New Delhi: A federal panel on religion has urged the United States to weigh sanctions against India’s Home Minister Amit Shah if the south Asian nation adopts legislation to exclude Muslims from a path to citizenship for religious minorities from its neighbours.

Shah is a close associate of Prime Minister Narendra Modi, whose government is seen by critics as pushing an agenda that undermines the secular foundations of India’s democracy.

On Tuesday, parliament’s lower house approved the measure covering citizenship for non-Muslim minorities, specifically Buddhists, Christians, Hindus, Jains, Parsis and Sikhs, who fled Afghanistan, Bangladesh and Pakistan before 2015.

The bill has prompted criticism at home and abroad, as it marks the first time India is weighing religion in granting citizenship, although it must first pass the upper house of parliament, where Modi’s party lacks a majority.

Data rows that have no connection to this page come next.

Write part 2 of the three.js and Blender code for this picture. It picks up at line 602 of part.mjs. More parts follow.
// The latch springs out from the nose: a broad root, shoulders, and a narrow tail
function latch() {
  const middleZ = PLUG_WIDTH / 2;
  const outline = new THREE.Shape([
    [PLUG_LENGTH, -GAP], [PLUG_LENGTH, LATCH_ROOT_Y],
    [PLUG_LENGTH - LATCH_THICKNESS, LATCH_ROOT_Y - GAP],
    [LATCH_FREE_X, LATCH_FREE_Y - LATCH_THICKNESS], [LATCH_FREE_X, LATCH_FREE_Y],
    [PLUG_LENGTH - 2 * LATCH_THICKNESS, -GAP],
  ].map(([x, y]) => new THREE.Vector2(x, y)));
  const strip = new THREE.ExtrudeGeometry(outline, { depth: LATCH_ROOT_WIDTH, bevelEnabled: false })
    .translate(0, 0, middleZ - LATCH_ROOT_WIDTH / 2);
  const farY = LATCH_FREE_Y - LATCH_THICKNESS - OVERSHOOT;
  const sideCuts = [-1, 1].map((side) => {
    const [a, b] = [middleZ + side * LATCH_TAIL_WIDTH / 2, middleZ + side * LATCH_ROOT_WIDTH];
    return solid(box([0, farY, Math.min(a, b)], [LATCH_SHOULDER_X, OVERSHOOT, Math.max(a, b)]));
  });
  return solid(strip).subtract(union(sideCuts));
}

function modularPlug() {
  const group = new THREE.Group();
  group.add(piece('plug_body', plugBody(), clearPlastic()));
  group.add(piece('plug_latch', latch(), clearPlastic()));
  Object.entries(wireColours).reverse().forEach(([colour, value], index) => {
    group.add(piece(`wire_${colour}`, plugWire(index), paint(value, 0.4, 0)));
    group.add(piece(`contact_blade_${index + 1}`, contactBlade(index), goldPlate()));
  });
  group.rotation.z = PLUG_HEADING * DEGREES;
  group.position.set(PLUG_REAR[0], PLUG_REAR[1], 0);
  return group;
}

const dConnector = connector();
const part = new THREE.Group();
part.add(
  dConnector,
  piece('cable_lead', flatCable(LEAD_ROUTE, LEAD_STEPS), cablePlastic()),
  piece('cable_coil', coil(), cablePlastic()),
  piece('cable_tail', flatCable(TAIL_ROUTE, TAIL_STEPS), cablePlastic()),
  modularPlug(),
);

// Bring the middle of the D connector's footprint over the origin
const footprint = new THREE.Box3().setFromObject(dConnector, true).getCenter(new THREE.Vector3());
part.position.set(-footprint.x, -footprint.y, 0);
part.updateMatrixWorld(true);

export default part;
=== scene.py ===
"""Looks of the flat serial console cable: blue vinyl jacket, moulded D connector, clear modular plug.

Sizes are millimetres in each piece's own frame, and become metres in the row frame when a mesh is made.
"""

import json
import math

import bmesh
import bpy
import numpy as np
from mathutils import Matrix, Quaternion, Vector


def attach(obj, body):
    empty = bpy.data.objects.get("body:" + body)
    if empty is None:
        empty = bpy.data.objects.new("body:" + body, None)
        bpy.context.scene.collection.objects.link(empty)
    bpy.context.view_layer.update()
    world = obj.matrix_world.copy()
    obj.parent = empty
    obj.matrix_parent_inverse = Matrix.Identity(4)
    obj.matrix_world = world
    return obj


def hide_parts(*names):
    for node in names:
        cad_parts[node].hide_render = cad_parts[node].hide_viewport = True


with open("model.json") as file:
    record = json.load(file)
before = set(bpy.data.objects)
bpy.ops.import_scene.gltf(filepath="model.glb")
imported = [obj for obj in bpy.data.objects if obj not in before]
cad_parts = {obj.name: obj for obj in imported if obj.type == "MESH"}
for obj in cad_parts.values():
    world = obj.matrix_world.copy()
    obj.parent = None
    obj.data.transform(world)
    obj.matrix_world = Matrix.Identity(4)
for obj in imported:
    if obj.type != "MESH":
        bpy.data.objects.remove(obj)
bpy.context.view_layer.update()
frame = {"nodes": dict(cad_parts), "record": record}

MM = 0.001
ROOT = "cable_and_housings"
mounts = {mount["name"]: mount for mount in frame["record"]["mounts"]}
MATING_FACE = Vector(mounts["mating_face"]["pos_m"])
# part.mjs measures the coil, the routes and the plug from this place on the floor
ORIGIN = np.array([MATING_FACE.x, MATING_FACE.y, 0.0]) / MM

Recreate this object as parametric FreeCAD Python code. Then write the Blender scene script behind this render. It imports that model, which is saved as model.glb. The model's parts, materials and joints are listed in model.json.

The measure goes against India’s constitution, which guarantees legal equality to people of all faiths, the US Commission on International Religious Freedom said.

“If the CAB passes in both houses of parliament, the United States government should consider sanctions against the Home Minister and other principal leadership,” the panel said in a statement, referring to the Citizenship Amendment Bill (CAB).

The panel is a bipartisan body that makes foreign policy recommendations to the US leadership.

India’s foreign ministry called the panel’s statement inaccurate, saying the bill sought to help persecuted religious minorities already in the country.

“It seeks to address their current difficulties and meet their basic human rights,” said ministry spokesman Raveesh Kumar.